### Data

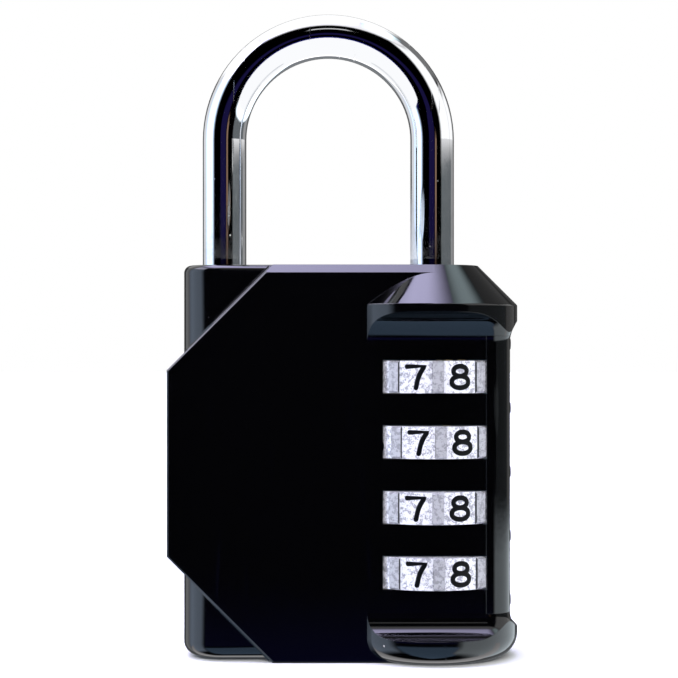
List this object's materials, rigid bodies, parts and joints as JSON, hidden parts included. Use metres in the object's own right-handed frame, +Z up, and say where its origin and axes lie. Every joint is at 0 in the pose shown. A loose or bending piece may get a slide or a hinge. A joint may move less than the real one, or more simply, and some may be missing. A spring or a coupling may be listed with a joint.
{
  "type": "combination padlock",
  "caption": "Black cast padlock with a chrome bow shackle that lifts, and a column of ribbed number dials that turn in slots through the body",
  "frame": {"origin": "middle of the bounding box seen from above, at the height of the body's underside", "axes": "+Z up along the shackle's legs, -Y towards the front face, +X towards the dial side"},
  "size_m": [0.0432, 0.0212, 0.0799],
  "materials": {
    "black_enamel": "gloss black enamel on die-cast zinc",
    "chrome": "polished chrome plate on steel",
    "dial_metal": "satin nickel plate",
    "brass": "turned, plain",
    "spring_steel": "plain"
  },
  "bodies": {
    "lock_body": {"body": "black_enamel", "side_cover": "black_enamel", "cover_dowels": "spring_steel", "bottom_plug": "black_enamel", "spring_washer": "spring_steel", "sleeve_spring": "spring_steel", "click_spring_1": "spring_steel", "click_spring_2": "spring_steel", "click_spring_3": "spring_steel", "click_spring_4": "spring_steel"},
    "shackle_set": {"shackle": "chrome", "retaining_ring": "spring_steel"},
    "dial_set_1": {"dial_1": "dial_metal", "code_sleeve_1": "brass"},
    "dial_set_2": {"dial_2": "dial_metal", "code_sleeve_2": "brass"},
    "dial_set_3": {"dial_3": "dial_metal", "code_sleeve_3": "brass"},
    "dial_set_4": {"dial_4": "dial_metal", "code_sleeve_4": "brass"}
  },
  "joints": [
    {"name": "shackle_lift", "type": "slide", "parent": "lock_body", "child": "shackle_set", "axis": [0, 0, 1], "range_m": [0, 0.006]},
    {"name": "dial_1_turn", "type": "hinge", "parent": "lock_body", "child": "dial_set_1", "pos_m": [0.011, 0, 0.03481], "axis": [0, 0, 1], "continuous": true, "deforming": ["click_spring_1"]},
    {"name": "dial_2_turn", "type": "hinge", "parent": "lock_body", "child": "dial_set_2", "pos_m": [0.011, 0, 0.02687], "axis": [0, 0, 1], "continuous": true, "deforming": ["click_spring_2"]},
    {"name": "dial_3_turn", "type": "hinge", "parent": "lock_body", "child": "dial_set_3", "pos_m": [0.011, 0, 0.01893], "axis": [0, 0, 1], "continuous": true, "deforming": ["click_spring_3"]},
    {"name": "dial_4_turn", "type": "hinge", "parent": "lock_body", "child": "dial_set_4", "pos_m": [0.011, 0, 0.01099], "axis": [0, 0, 1], "continuous": true, "deforming": ["click_spring_4"]}
  ]
}
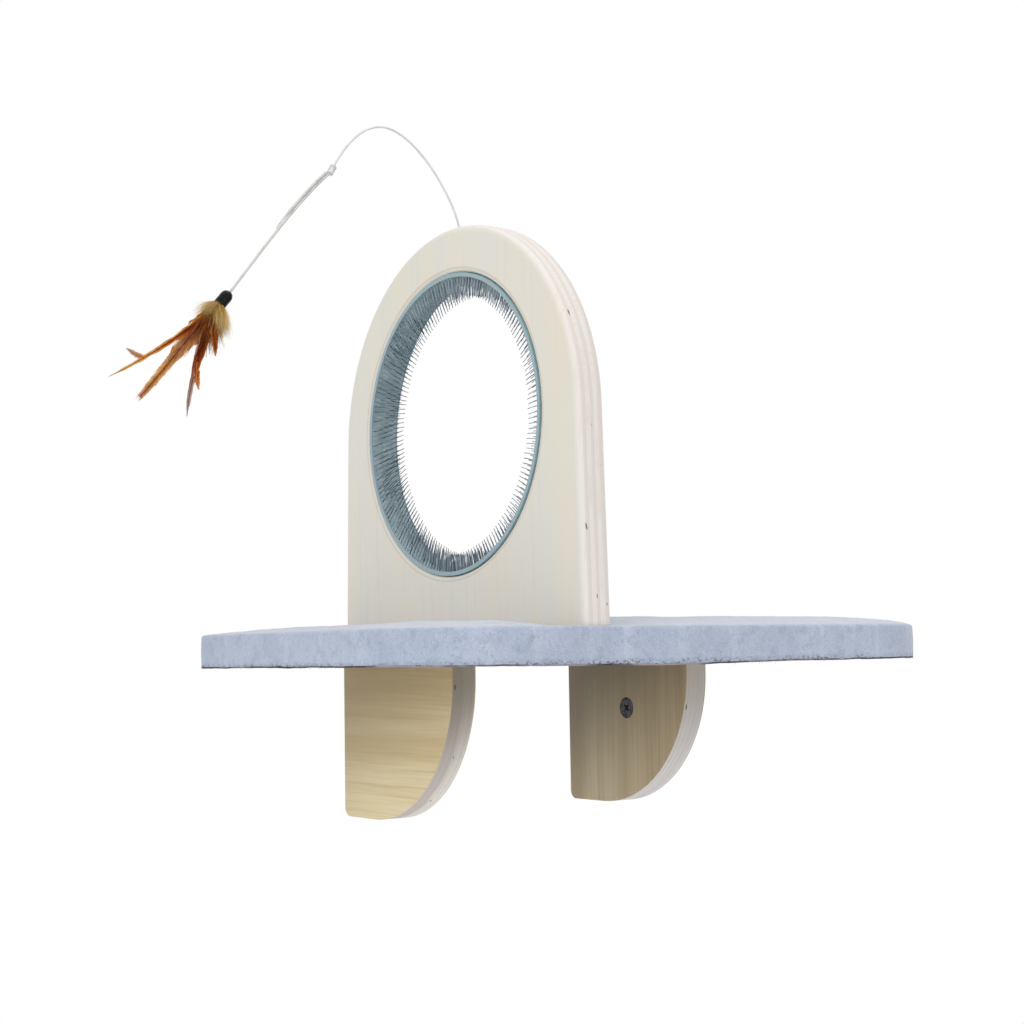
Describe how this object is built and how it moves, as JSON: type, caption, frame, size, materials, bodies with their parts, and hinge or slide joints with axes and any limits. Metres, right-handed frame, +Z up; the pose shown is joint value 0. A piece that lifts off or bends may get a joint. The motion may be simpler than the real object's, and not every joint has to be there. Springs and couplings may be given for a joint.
{
  "type": "wall-mounted cat platform",
  "caption": "Padded plywood wall shelf for a cat, on two brackets, with an upright panel whose round hole is lined with bristles and a feather lure on a spring wire.",
  "frame": {"origin": "on the wall plane, midway between the entry holes of the two keyhole hanger plates", "axes": "+Z up; +Y into the wall, so the deck reaches out along -Y; +X to the right along the wall as seen from the room"},
  "size_m": [0.5448, 0.268, 0.4315],
  "materials": {
    "plywood_deck": "sanded plywood",
    "foam": "upholstery foam",
    "plush": "short pale grey-blue plush",
    "plywood_pale": "sanded pale plywood",
    "plywood_tan": "sanded plywood",
    "zinc_screw": "zinc plated",
    "zinc_plate": "zinc plated",
    "dark_zinc": "dull cast zinc",
    "beech_dowel": "beech",
    "brush_plastic": "grey-teal plastic",
    "white_nylon": "white nylon",
    "wire_steel": "pale coated spring wire",
    "clip_metal": "crimped sleeve",
    "rod_coating": "off-white coated wire",
    "black_rubber": "black sleeve",
    "feather_rust": "rust-brown feather",
    "feather_dark": "dark brown feather",
    "down_olive": "olive-khaki down"
  },
  "bodies": {
    "platform": {"deck_board": "plywood_deck", "foam_pad": "foam", "plush_cover": "plush", "arch_panel": "plywood_pale", "arch_screws": "zinc_screw", "brush_band_1": "brush_plastic", "brush_band_2": "brush_plastic", "brush_band_3": "brush_plastic", "brush_band_4": "brush_plastic", "brush_band_5": "brush_plastic", "brush_band_6": "brush_plastic", "brush_band_7": "brush_plastic", "brush_band_8": "brush_plastic", "bracket_left": "plywood_tan", "bracket_right": "plywood_tan", "bracket_dowels": "beech_dowel", "cam_bolts": "zinc_screw", "hanger_plate_left": "zinc_plate", "hanger_plate_right": "zinc_plate", "hanger_screws": "zinc_screw", "wire_socket": "white_nylon", "wire_foot": "wire_steel"},
    "cam_left": {"cam_lock_left": "dark_zinc"},
    "cam_right": {"cam_lock_right": "dark_zinc"},
    "wire": {"spring_wire": "wire_steel", "wire_clip": "clip_metal"},
    "teaser": {"teaser_rod": "rod_coating", "feather_cap": "black_rubber", "feather_long": "feather_rust", "feather_broad": "feather_rust", "feather_dark": "feather_dark", "feather_short": "feather_rust", "feather_small": "feather_rust", "down_feathers": "down_olive"}
  },
  "joints": [
    {"name": "cam_left_turn", "type": "hinge", "parent": "platform", "child": "cam_left", "pos_m": [-0.0939, -0.066, 0.012], "axis": [1, 0, 0], "range_deg": [-180, 0]},
    {"name": "cam_right_turn", "type": "hinge", "parent": "platform", "child": "cam_right", "pos_m": [0.0939, -0.066, 0.012], "axis": [1, 0, 0], "range_deg": [0, 180]},
    {"name": "wire_sway", "type": "hinge", "parent": "platform", "child": "wire", "pos_m": [-0.096, -0.132, 0.31898], "axis": [1, 0, 0], "range_deg": [-25, 25], "stiffness_Nm_per_rad": 0.06},
    {"name": "rod_swing", "type": "hinge", "parent": "wire", "child": "teaser", "pos_m": [-0.1897, -0.132, 0.34083], "axis": [0, 1, 0], "range_deg": [-25, 25], "stiffness_Nm_per_rad": 0.05}
  ]
}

### Problem requirements
Copy out each line exactly as written.

### Solution to the exercise
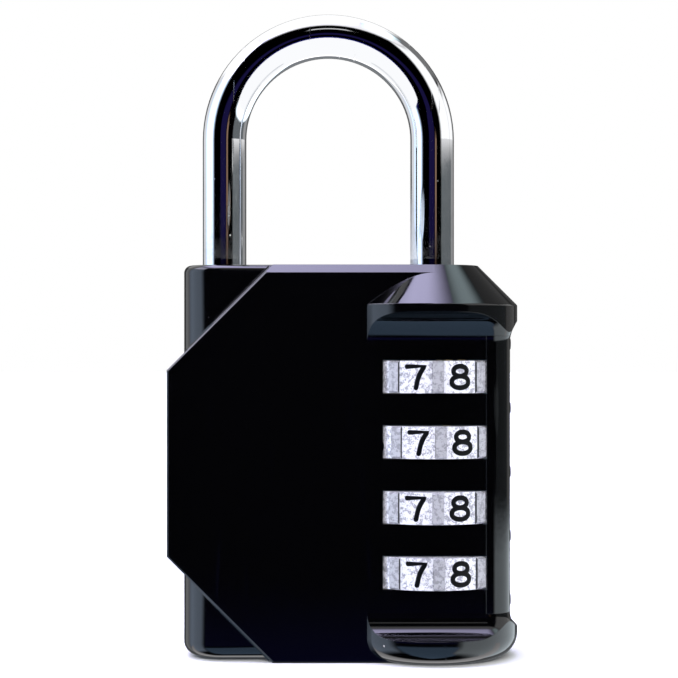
List this object's materials, rigid bodies, parts and joints as JSON, hidden parts included. Use metres in the object's own right-handed frame, +Z up, and say where its origin and axes lie. Every joint is at 0 in the pose shown. A loose or bending piece may get a slide or a hinge. A joint may move less than the real one, or more simply, and some may be missing. A spring or a coupling may be listed with a joint.
{
  "type": "combination padlock",
  "caption": "Black cast padlock with a chrome bow shackle that lifts, and a column of ribbed number dials that turn in slots through the body",
  "frame": {"origin": "middle of the bounding box seen from above, at the height of the body's underside", "axes": "+Z up along the shackle's legs, -Y towards the front face, +X towards the dial side"},
  "size_m": [0.0432, 0.0212, 0.0799],
  "materials": {
    "black_enamel": "gloss black enamel on die-cast zinc",
    "chrome": "polished chrome plate on steel",
    "dial_metal": "satin nickel plate",
    "brass": "turned, plain",
    "spring_steel": "plain"
  },
  "bodies": {
    "lock_body": {"body": "black_enamel", "side_cover": "black_enamel", "cover_dowels": "spring_steel", "bottom_plug": "black_enamel", "spring_washer": "spring_steel", "sleeve_spring": "spring_steel", "click_spring_1": "spring_steel", "click_spring_2": "spring_steel", "click_spring_3": "spring_steel", "click_spring_4": "spring_steel"},
    "shackle_set": {"shackle": "chrome", "retaining_ring": "spring_steel"},
    "dial_set_1": {"dial_1": "dial_metal", "code_sleeve_1": "brass"},
    "dial_set_2": {"dial_2": "dial_metal", "code_sleeve_2": "brass"},
    "dial_set_3": {"dial_3": "dial_metal", "code_sleeve_3": "brass"},
    "dial_set_4": {"dial_4": "dial_metal", "code_sleeve_4": "brass"}
  },
  "joints": [
    {"name": "shackle_lift", "type": "slide", "parent": "lock_body", "child": "shackle_set", "axis": [0, 0, 1], "range_m": [0, 0.006]},
    {"name": "dial_1_turn", "type": "hinge", "parent": "lock_body", "child": "dial_set_1", "pos_m": [0.011, 0, 0.03481], "axis": [0, 0, 1], "continuous": true, "deforming": ["click_spring_1"]},
    {"name": "dial_2_turn", "type": "hinge", "parent": "lock_body", "child": "dial_set_2", "pos_m": [0.011, 0, 0.02687], "axis": [0, 0, 1], "continuous": true, "deforming": ["click_spring_2"]},
    {"name": "dial_3_turn", "type": "hinge", "parent": "lock_body", "child": "dial_set_3", "pos_m": [0.011, 0, 0.01893], "axis": [0, 0, 1], "continuous": true, "deforming": ["click_spring_3"]},
    {"name": "dial_4_turn", "type": "hinge", "parent": "lock_body", "child": "dial_set_4", "pos_m": [0.011, 0, 0.01099], "axis": [0, 0, 1], "continuous": true, "deforming": ["click_spring_4"]}
  ]
}
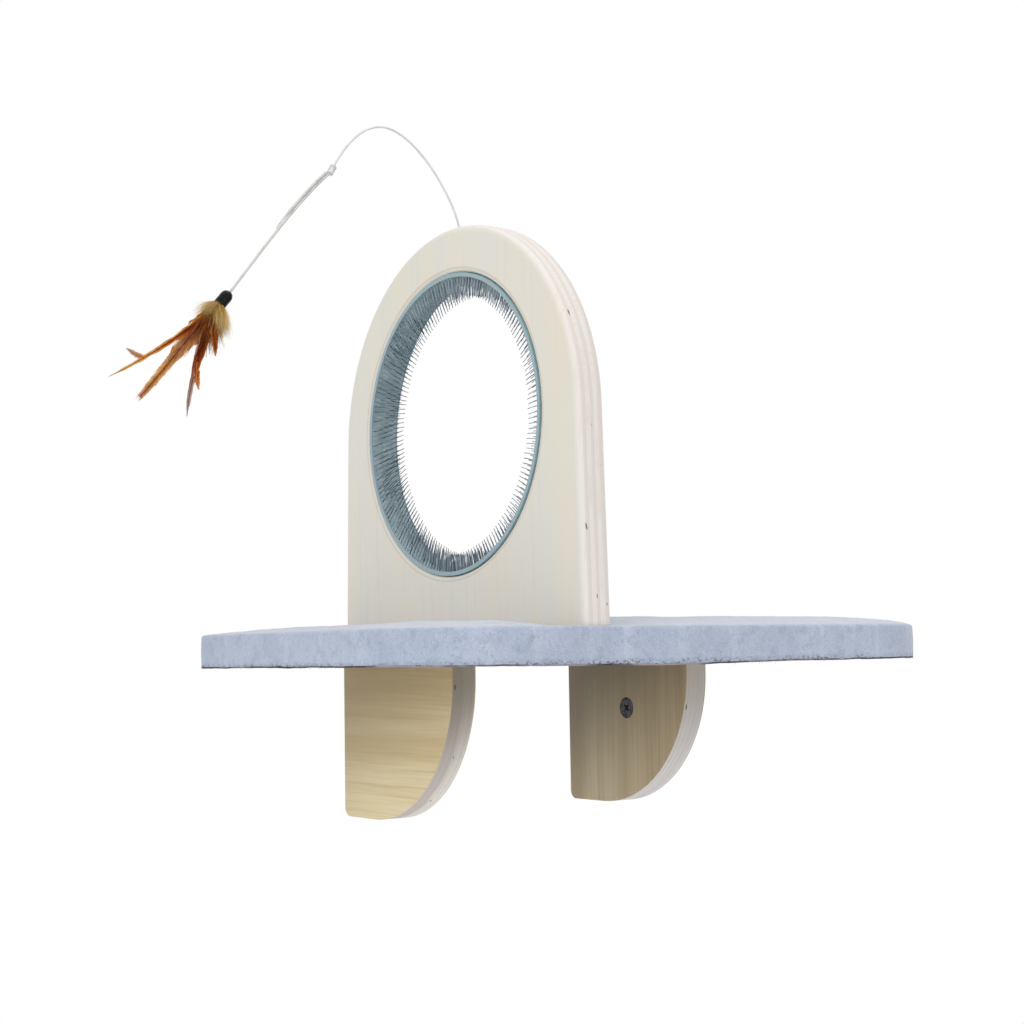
Describe how this object is built and how it moves, as JSON: type, caption, frame, size, materials, bodies with their parts, and hinge or slide joints with axes and any limits. Metres, right-handed frame, +Z up; the pose shown is joint value 0. A piece that lifts off or bends may get a joint. The motion may be simpler than the real object's, and not every joint has to be there. Springs and couplings may be given for a joint.
{
  "type": "wall-mounted cat platform",
  "caption": "Padded plywood wall shelf for a cat, on two brackets, with an upright panel whose round hole is lined with bristles and a feather lure on a spring wire.",
  "frame": {"origin": "on the wall plane, midway between the entry holes of the two keyhole hanger plates", "axes": "+Z up; +Y into the wall, so the deck reaches out along -Y; +X to the right along the wall as seen from the room"},
  "size_m": [0.5448, 0.268, 0.4315],
  "materials": {
    "plywood_deck": "sanded plywood",
    "foam": "upholstery foam",
    "plush": "short pale grey-blue plush",
    "plywood_pale": "sanded pale plywood",
    "plywood_tan": "sanded plywood",
    "zinc_screw": "zinc plated",
    "zinc_plate": "zinc plated",
    "dark_zinc": "dull cast zinc",
    "beech_dowel": "beech",
    "brush_plastic": "grey-teal plastic",
    "white_nylon": "white nylon",
    "wire_steel": "pale coated spring wire",
    "clip_metal": "crimped sleeve",
    "rod_coating": "off-white coated wire",
    "black_rubber": "black sleeve",
    "feather_rust": "rust-brown feather",
    "feather_dark": "dark brown feather",
    "down_olive": "olive-khaki down"
  },
  "bodies": {
    "platform": {"deck_board": "plywood_deck", "foam_pad": "foam", "plush_cover": "plush", "arch_panel": "plywood_pale", "arch_screws": "zinc_screw", "brush_band_1": "brush_plastic", "brush_band_2": "brush_plastic", "brush_band_3": "brush_plastic", "brush_band_4": "brush_plastic", "brush_band_5": "brush_plastic", "brush_band_6": "brush_plastic", "brush_band_7": "brush_plastic", "brush_band_8": "brush_plastic", "bracket_left": "plywood_tan", "bracket_right": "plywood_tan", "bracket_dowels": "beech_dowel", "cam_bolts": "zinc_screw", "hanger_plate_left": "zinc_plate", "hanger_plate_right": "zinc_plate", "hanger_screws": "zinc_screw", "wire_socket": "white_nylon", "wire_foot": "wire_steel"},
    "cam_left": {"cam_lock_left": "dark_zinc"},
    "cam_right": {"cam_lock_right": "dark_zinc"},
    "wire": {"spring_wire": "wire_steel", "wire_clip": "clip_metal"},
    "teaser": {"teaser_rod": "rod_coating", "feather_cap": "black_rubber", "feather_long": "feather_rust", "feather_broad": "feather_rust", "feather_dark": "feather_dark", "feather_short": "feather_rust", "feather_small": "feather_rust", "down_feathers": "down_olive"}
  },
  "joints": [
    {"name": "cam_left_turn", "type": "hinge", "parent": "platform", "child": "cam_left", "pos_m": [-0.0939, -0.066, 0.012], "axis": [1, 0, 0], "range_deg": [-180, 0]},
    {"name": "cam_right_turn", "type": "hinge", "parent": "platform", "child": "cam_right", "pos_m": [0.0939, -0.066, 0.012], "axis": [1, 0, 0], "range_deg": [0, 180]},
    {"name": "wire_sway", "type": "hinge", "parent": "platform", "child": "wire", "pos_m": [-0.096, -0.132, 0.31898], "axis": [1, 0, 0], "range_deg": [-25, 25], "stiffness_Nm_per_rad": 0.06},
    {"name": "rod_swing", "type": "hinge", "parent": "wire", "child": "teaser", "pos_m": [-0.1897, -0.132, 0.34083], "axis": [0, 1, 0], "range_deg": [-25, 25], "stiffness_Nm_per_rad": 0.05}
  ]
}